De la danse traditionnelle

Sambe, tari, igwadu, mulidi, wadaha. Danses de rotation, avec canne, au son du tambour, accompagnées au chant, selon l’analyse récemment développée par le chorégraphe Salim M’zé Hamadi alias Seush. Les Comoriens aiment danser. Ils ont la passion du déhanché en eux. Le point sur une pratique, à travers laquelle la tradition reprend ses couleurs, au contact des plus jeunes.

On aime se lâcher dans les stades, se trémousser sur les places publiques, remuer du bassin dans les mariages. Fête de la nation, du village ou de famille.

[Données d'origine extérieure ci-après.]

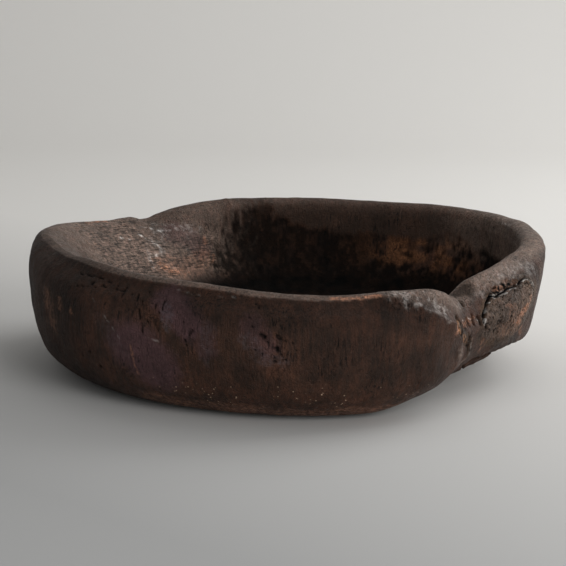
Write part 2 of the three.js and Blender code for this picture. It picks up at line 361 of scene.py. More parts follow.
# Pits as (bearing, height, half width), and checks as two ends and a half width.
PITS = [(264, 113, 1.6), (265.5, 104, 3), (266.5, 103, 3), (268.9, 104, 2.2), (269.5, 101, 1.8),
        (269.1, 92, 2.2), (269.4, 88, 2), (270.8, 98, 1.6), (268.4, 76, 2), (268.5, 80, 1.7),
        (270.6, 78, 1.5), (264.3, 134, 1.8), (265.1, 131, 1.6), (270, 84, 1.6), (272.9, 90, 1.6),
        (267, 97, 1.5), (266.2, 85, 1.2), (264.6, 88, 1.1), (272.2, 97, 1.2), (263.1, 122, 1.2),
        (220.5, 134, 2.6), (224.1, 135, 2.4), (224.9, 45, 2.6), (228.5, 134, 1.6),
        (231.6, 134, 1.4), (234.3, 131, 1.4), (222.4, 60, 1.4), (219.3, 52, 1.3)]
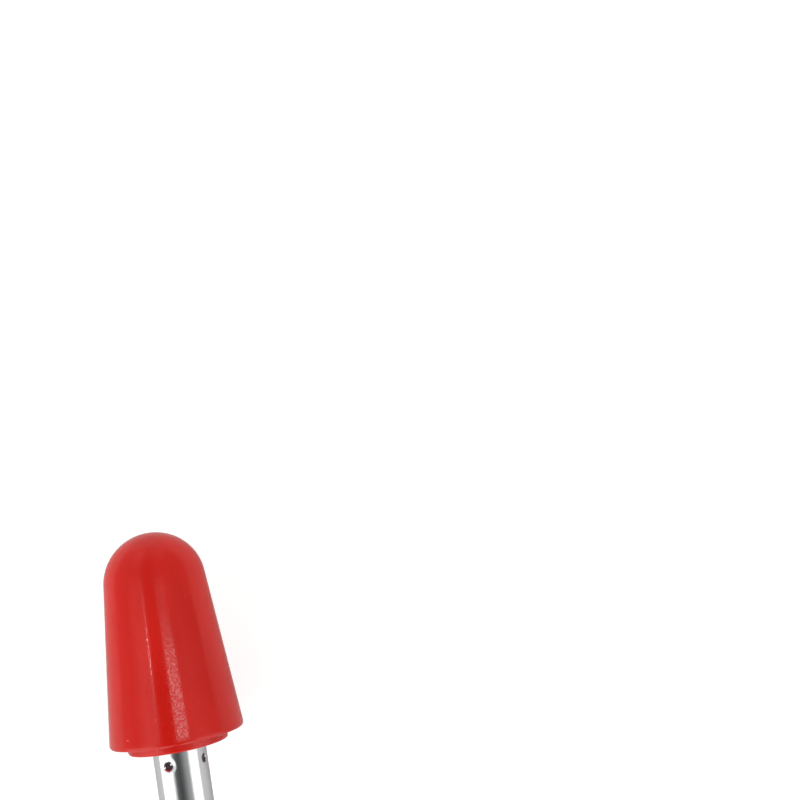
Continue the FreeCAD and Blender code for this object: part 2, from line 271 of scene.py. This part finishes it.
def trimmed(s, r, angle):
    """The lip's edge wanders by a few hundredths of a millimetre."""
    if s < collar_to - lip_length or r < 6:          # only the lip's outside wanders
        return r
    return r + 0.035 * math.sin(5 * angle + 1) + 0.02 * math.sin(17 * angle) + 0.012 * math.sin(41 * angle)


lip_edge = arc(collar_to - lip_round, lip_r - 0.5, lip_round, 0, 90, 7)
lip_in = arc(collar_to - bore_round, tube_r + 0.3, bore_round, 90, 180, 4)
dust_collar = turned(
    "dust_collar",
    [(collar_from, bore_r), (collar_from, boss_r), (boss_to, boss_r), (boss_to, drum_r), (drum_to, drum_r)]
    + [lip_start, *run(lip_start, lip_edge[0], 8), *lip_edge[1:]]
    + [*run(lip_edge[-1], lip_in[0], 8), *lip_in[1:]]
    + [(tube_stop, tube_r + 0.01), (tube_stop, bore_r)],
    144,
    trimmed,
)
fit(dust_collar, "lower_section", "red_nylon", red, "tip_dust_collar")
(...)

Toutes les occasions sont bonnes pour honorer le dernier pas de danse, connu. Moderne, urbaine ou traditionnelle. La danse renforce le lien, répond à un besoin de communion, à un moment où les individus se retrouvent noyés derrière les écrans et les réseaux. Besoin de convivialité, de rencontre, de mouvement. La danse sert aussi d’exutoire dans cette société si tenue, où les apparences finissent par corseter tous les corps. Des médecins le disent. Danser est source de bien-être pour tous. On libère de l’endorphine et de la dopamine à souhait. Danser donne de l’énergie, fait vibrer avec les autres à l’unisson. Il y a de la joie en partage.

Mais la danse traditionnelle, qui, longtemps, a incarné la joie et la fureur du Comorien, a longtemps perdu de sa superbe. Entre les années 1970 et 1980, le pays connu un moment d’effervescence autour du  patrimoine. Chaque village avait son groupe de danse, voire chaque quartier d’une ville comme Moroni. Mais il y avait aussi un discours politique en arrière-plan, qui parlait d’authenticité. La jeunesse comorienne toute entière se laissait entraîner dans ce mouvement. « J’y ai appris la fraternité », confie Amina, qui se souvient de ces moments où l’on apprenait à être ensemble. « On se marchait dessus, on se bousculait, on était tellement gauche dans nos pas. Il fallait réapprendre ce que nos parents ne nous avait pas vraiment appris, en y ajoutant de la fierté ». C’est l’époque où les associations culturelles ont cherché à figer le folklore. A tâtons, cependant. Car personne n’avait de vérité sur ce patrimoine. « On allait questionner les vieux. Après, on recollait les morceaux ».

Tsidje Ulanga. Image extraite du livre de Salim M’zé Hamadi Seush.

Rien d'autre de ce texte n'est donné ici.